**YOUR TASK**
Quote every line from the top of the listing down to and including the line that contains "return np.where(inside, 1, -1)".

**MATERIAL**

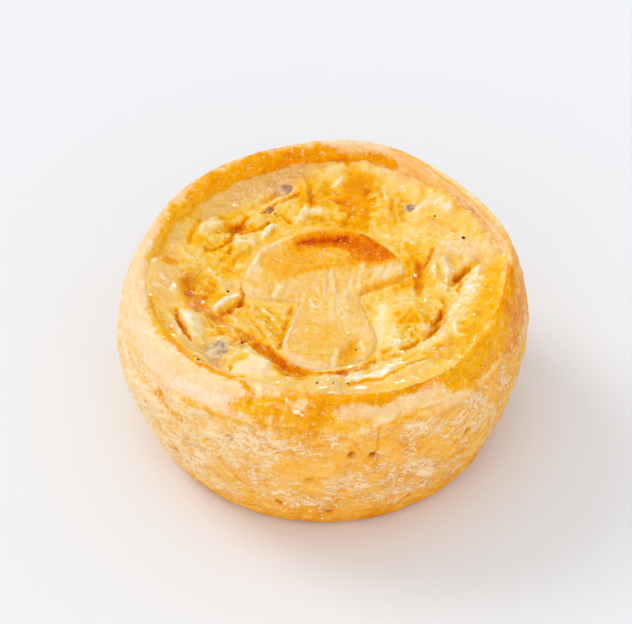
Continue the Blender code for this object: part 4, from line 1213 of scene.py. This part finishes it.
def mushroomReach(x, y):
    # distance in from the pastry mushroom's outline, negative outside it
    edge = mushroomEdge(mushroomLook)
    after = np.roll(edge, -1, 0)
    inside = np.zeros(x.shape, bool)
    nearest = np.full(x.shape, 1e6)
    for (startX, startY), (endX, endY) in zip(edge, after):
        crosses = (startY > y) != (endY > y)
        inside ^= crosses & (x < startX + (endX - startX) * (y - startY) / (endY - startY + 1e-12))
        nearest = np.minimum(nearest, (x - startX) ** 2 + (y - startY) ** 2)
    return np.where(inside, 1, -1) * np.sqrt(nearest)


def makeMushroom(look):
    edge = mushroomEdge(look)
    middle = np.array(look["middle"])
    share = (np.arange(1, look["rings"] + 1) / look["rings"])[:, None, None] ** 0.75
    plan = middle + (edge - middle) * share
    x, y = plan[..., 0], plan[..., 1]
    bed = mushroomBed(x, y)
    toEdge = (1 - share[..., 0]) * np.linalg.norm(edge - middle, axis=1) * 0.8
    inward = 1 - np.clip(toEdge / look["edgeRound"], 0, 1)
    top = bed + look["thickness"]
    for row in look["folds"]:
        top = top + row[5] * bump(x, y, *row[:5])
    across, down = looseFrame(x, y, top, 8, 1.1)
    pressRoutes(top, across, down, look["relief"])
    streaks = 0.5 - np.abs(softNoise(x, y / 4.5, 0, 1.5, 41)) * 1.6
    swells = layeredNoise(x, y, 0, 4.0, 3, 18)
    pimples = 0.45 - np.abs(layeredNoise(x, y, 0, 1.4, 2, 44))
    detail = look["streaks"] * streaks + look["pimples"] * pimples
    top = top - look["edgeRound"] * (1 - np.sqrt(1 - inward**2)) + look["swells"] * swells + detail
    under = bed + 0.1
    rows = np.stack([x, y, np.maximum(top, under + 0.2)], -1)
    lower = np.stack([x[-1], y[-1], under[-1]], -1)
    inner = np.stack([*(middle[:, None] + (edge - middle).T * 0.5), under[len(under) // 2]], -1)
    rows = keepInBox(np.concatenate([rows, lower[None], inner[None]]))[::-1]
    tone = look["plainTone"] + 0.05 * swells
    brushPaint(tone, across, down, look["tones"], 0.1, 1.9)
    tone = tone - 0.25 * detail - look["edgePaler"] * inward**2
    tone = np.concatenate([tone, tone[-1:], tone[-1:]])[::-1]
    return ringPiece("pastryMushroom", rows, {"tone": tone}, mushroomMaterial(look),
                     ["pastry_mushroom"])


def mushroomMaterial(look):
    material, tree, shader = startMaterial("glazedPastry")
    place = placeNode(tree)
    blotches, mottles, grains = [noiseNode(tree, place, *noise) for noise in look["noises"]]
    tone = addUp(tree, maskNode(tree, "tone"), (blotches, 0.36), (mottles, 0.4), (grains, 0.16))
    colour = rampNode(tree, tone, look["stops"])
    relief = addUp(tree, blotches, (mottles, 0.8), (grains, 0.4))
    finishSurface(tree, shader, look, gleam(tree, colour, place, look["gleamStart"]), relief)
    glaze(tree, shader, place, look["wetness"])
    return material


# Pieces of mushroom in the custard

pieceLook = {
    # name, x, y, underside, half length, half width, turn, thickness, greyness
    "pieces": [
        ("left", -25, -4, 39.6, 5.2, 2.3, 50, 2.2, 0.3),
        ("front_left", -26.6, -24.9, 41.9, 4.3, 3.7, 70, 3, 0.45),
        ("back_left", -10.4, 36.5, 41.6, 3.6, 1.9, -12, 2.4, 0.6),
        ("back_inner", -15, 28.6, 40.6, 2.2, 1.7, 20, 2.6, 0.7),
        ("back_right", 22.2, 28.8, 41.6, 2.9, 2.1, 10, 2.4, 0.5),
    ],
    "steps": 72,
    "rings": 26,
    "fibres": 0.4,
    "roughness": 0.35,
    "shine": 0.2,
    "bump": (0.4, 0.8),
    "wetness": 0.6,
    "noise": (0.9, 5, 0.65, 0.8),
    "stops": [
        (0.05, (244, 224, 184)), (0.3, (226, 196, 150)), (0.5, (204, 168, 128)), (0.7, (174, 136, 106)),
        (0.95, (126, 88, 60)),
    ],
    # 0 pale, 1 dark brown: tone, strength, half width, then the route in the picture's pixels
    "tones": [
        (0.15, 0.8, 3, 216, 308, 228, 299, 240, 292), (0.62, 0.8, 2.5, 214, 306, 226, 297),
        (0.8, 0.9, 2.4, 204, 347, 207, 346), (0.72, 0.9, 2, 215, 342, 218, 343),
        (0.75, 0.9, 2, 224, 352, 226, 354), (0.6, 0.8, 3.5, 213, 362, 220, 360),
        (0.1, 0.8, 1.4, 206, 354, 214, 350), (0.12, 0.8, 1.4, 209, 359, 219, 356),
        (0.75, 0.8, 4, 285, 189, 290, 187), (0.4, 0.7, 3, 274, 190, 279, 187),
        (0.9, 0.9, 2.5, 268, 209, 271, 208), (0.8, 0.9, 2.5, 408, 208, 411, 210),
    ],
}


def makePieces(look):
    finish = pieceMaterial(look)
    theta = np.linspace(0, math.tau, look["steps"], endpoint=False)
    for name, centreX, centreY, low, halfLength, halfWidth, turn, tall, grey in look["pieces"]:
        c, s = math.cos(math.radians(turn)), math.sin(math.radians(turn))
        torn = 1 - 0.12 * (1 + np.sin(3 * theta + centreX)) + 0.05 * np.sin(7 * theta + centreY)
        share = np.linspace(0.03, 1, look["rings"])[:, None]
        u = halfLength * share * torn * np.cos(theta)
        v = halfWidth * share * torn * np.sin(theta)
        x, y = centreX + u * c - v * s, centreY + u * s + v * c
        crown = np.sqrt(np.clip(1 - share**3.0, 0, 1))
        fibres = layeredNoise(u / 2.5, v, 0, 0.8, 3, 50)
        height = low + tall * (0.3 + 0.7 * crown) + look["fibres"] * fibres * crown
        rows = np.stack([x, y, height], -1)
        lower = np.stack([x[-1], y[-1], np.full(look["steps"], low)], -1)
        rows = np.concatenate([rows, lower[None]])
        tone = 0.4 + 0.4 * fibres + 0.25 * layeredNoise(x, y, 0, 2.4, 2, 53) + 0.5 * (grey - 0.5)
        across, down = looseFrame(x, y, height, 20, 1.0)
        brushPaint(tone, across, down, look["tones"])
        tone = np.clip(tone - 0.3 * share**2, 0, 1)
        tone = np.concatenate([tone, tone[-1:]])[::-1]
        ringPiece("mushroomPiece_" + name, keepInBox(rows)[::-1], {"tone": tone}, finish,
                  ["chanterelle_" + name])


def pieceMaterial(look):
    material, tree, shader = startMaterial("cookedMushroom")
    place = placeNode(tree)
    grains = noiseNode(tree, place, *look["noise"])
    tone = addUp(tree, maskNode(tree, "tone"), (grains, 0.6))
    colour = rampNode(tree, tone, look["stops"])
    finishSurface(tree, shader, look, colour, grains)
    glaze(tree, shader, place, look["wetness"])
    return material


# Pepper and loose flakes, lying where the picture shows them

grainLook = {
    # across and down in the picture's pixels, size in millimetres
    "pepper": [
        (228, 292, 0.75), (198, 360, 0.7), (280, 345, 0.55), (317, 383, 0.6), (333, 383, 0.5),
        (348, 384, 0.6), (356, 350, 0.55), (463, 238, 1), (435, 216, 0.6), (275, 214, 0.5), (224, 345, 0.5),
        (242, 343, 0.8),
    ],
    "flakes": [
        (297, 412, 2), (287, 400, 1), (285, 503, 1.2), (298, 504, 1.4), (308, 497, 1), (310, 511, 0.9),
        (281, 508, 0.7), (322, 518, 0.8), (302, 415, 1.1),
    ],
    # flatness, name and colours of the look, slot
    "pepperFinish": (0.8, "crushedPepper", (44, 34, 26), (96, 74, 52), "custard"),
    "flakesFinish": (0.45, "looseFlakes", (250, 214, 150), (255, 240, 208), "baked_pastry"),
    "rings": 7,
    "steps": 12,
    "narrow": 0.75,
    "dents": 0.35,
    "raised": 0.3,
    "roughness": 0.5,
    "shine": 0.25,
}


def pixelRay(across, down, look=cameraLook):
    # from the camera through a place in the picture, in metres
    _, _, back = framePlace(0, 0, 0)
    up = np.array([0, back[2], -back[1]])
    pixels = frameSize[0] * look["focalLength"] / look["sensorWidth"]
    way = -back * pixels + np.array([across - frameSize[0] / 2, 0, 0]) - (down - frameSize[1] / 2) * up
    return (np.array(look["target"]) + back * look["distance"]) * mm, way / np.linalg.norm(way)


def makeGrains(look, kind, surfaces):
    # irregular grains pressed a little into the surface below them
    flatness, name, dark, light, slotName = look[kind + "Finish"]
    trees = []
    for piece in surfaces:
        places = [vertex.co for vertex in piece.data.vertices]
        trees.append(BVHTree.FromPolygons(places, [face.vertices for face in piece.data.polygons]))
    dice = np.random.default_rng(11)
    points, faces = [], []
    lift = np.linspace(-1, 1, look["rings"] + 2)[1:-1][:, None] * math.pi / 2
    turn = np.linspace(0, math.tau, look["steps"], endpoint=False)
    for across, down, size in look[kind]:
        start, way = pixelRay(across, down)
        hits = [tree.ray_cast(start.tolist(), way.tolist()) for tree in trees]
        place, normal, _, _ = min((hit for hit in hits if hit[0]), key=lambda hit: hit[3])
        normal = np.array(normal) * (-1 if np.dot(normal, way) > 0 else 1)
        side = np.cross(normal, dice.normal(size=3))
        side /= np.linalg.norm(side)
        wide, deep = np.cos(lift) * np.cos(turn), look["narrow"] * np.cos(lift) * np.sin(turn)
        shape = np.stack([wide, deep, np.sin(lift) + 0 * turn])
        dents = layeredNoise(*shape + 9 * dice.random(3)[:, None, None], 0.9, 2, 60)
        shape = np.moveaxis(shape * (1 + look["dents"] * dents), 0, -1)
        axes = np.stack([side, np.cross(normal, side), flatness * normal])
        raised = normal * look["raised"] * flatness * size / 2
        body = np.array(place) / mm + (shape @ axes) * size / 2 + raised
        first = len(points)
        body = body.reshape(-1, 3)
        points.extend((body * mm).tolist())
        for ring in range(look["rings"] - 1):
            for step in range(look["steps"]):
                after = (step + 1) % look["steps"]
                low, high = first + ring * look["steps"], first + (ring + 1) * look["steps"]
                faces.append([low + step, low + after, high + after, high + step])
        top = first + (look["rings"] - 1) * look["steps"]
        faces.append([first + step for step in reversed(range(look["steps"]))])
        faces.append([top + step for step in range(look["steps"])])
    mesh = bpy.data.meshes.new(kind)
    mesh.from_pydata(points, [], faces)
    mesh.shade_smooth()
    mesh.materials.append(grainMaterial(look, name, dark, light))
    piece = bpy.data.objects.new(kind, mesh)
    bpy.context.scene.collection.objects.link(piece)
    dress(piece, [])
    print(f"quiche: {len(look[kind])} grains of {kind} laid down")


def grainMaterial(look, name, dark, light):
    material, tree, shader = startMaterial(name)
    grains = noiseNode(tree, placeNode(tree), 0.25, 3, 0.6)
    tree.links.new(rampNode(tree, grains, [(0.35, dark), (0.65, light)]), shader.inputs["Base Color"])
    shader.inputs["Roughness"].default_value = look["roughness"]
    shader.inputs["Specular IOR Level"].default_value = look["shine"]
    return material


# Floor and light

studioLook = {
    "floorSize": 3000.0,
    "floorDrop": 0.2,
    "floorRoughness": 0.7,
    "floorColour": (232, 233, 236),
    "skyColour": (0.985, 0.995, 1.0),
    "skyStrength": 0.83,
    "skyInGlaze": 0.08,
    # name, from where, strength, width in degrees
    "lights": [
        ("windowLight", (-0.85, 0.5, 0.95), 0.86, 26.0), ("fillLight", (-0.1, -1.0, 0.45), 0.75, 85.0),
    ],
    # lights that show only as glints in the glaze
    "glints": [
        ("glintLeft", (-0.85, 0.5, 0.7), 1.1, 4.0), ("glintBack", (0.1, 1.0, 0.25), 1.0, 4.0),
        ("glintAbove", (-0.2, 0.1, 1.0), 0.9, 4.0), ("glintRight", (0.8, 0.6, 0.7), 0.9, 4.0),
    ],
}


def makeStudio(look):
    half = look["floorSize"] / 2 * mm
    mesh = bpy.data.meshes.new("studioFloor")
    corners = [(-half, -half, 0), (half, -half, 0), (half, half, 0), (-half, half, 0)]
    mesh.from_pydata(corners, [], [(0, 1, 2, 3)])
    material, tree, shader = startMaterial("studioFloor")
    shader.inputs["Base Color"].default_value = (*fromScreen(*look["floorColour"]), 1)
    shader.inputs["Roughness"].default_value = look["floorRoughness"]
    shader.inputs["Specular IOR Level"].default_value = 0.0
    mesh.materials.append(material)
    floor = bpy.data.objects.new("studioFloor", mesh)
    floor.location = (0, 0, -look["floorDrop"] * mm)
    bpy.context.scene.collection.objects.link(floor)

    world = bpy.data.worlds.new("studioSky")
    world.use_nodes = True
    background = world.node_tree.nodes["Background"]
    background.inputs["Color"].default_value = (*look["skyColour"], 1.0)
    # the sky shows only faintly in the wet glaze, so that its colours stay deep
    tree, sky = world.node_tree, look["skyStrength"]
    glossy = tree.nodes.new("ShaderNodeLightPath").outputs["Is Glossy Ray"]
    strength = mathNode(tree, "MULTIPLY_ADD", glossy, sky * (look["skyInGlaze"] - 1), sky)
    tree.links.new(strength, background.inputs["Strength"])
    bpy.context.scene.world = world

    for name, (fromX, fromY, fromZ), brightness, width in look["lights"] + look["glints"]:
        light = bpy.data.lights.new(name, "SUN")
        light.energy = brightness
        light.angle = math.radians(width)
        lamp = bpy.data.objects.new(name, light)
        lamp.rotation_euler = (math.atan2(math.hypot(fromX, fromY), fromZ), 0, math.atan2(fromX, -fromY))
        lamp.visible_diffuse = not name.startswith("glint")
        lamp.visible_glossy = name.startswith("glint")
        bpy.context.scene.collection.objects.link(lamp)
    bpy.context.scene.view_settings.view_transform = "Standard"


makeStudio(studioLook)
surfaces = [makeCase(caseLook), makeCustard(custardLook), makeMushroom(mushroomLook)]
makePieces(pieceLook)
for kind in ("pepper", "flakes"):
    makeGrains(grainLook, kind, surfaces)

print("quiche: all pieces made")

**WRITTEN SOLUTION**
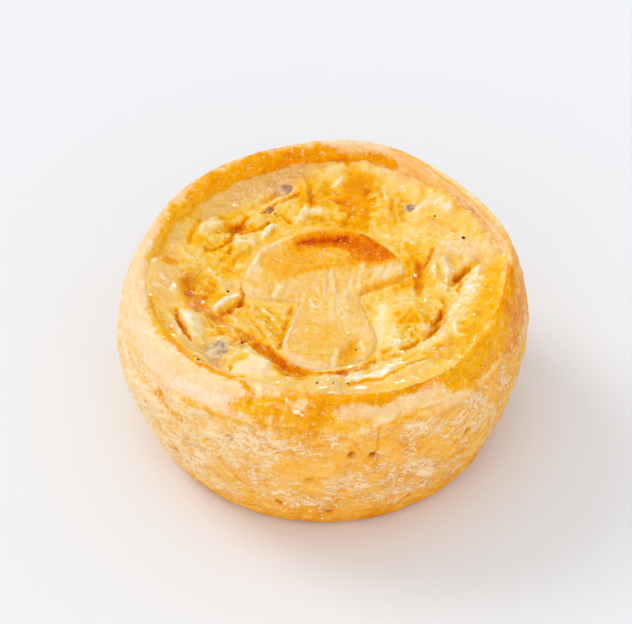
Continue the Blender code for this object: part 4, from line 1213 of scene.py. This part finishes it.
def mushroomReach(x, y):
    # distance in from the pastry mushroom's outline, negative outside it
    edge = mushroomEdge(mushroomLook)
    after = np.roll(edge, -1, 0)
    inside = np.zeros(x.shape, bool)
    nearest = np.full(x.shape, 1e6)
    for (startX, startY), (endX, endY) in zip(edge, after):
        crosses = (startY > y) != (endY > y)
        inside ^= crosses & (x < startX + (endX - startX) * (y - startY) / (endY - startY + 1e-12))
        nearest = np.minimum(nearest, (x - startX) ** 2 + (y - startY) ** 2)
    return np.where(inside, 1, -1) * np.sqrt(nearest)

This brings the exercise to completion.